Minaccia grave verso il superiore e giusta causa di licenziamento
Le accuse pronunciate dalla lavoratrice in presenza dei colleghi per cui la responsabile aziendale vendeva merce di altri marchi non presenti nel catalogo dei prodotti aziendali, accompagnate da affermazioni quali “ce l’ho in pugno” e “ho vinto, ho vinto”, integrano gli estremi della minaccia grave, da intendersi quale prospettazione di voler arrecare un danno ingiusto ad un superiore. Essendosi rivelate le accuse infondate, le affermazioni della lavoratrice sono anche una manifestazione di insubordinazione, che ricomprende qualsiasi comportamento idoneo a pregiudicare il corretto svolgimento delle disposizioni impartite nel quadro dell’organizzazione aziendale. È giustificata l’irrogazione del licenziamento senza preavviso, posto che le affermazioni della lavoratrice sono indice di irreparabile lesione del vincolo fiduciario alla base del rapporto di lavoro.
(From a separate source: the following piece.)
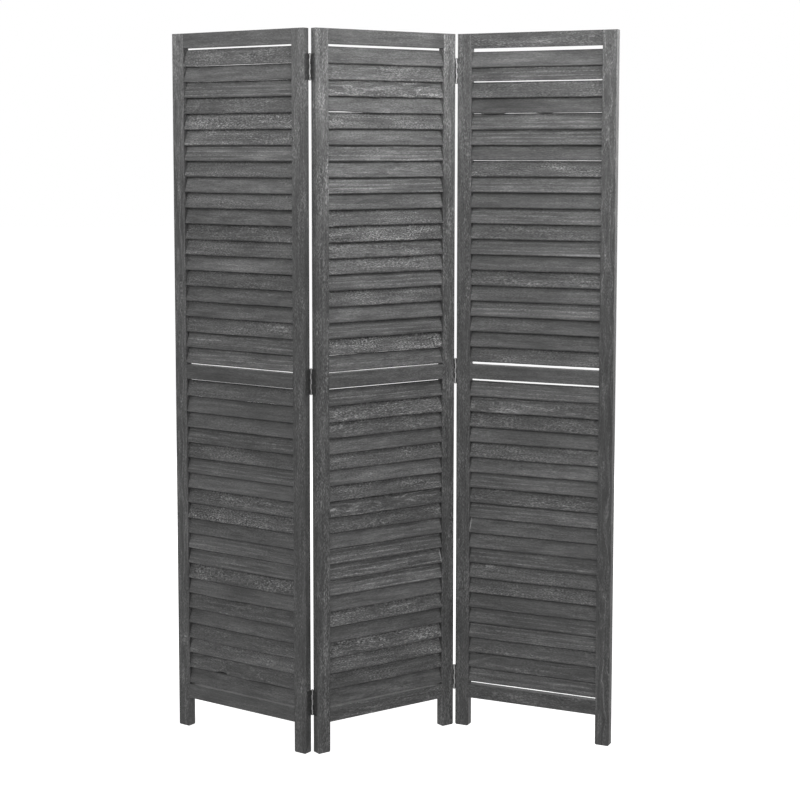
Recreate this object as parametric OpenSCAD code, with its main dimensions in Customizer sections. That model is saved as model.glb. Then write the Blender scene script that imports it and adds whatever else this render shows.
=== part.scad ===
// Folding screen: three louvred wooden panels on two folding joints, standing in a zigzag.
// Each panel is drawn flat: x along its width, y from its front face to its back face, z up.

/* [Panels] */
// Width of one panel
panel_w = 400; // [320:5:600]
// Height of the screen
panel_h = 1700; // [1300:10:2100]
// Thickness of stiles and rails
panel_t = 20; // [18:0.5:30]
// Width of a stile
stile_w = 35; // [32:1:60]
// Height of a rail
rail_h = 35; // [28:1:60]
// Clear height under the bottom rail
foot_h = 72; // [40:1:160]
// Easing radius of the long edges
edge_r = 1; // [0.5:0.1:1.2]
// Rounding of the foot corners seen from the front
foot_r = 4; // [1:0.5:8]

/* [Slats] */
// Width of a slat across its grain
slat_w = 40; // [34:1:44]
// Thickness of a slat
slat_t = 6; // [4:0.5:7]
// Lean of a slat away from upright, top edge to the back
slat_lean = 19; // [10:1:22]
// Height from one slat to the next
slat_pitch = 37.5; // [34:0.5:50]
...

Cass. (ord.) 16/01/2024 n. 1686

Accesso del lavoratore alla pensione e inadempimento datoriale dell’ordine di reintegrazione
Se la sentenza di reintegrazione è rimasta ineseguita e il lavoratore, nel frattempo, è stato collocato in pensione, a quest’ultimo non competono le retribuzioni mensili maturate nel periodo successivo all’accesso alla pensione. La presentazione della domanda di pensione di vecchiaia ed il suo conseguimento da parte del lavoratore sono fatti ostativi alla reintegrazione, in quanto determinano la risoluzione del rapporto di lavoro per volontà dello stesso lavoratore. La collocazione in pensione del lavoratore ha fatto venir meno la possibilità di ricostituzione del rapporto, ragion per cui al datore di lavoro non può essere ascritta una responsabilità per la mancata reintegrazione in servizio del lavoratore, nel frattempo pensionato, quale effetto della sentenza che aveva annullato il licenziamento precedentemente irrogato.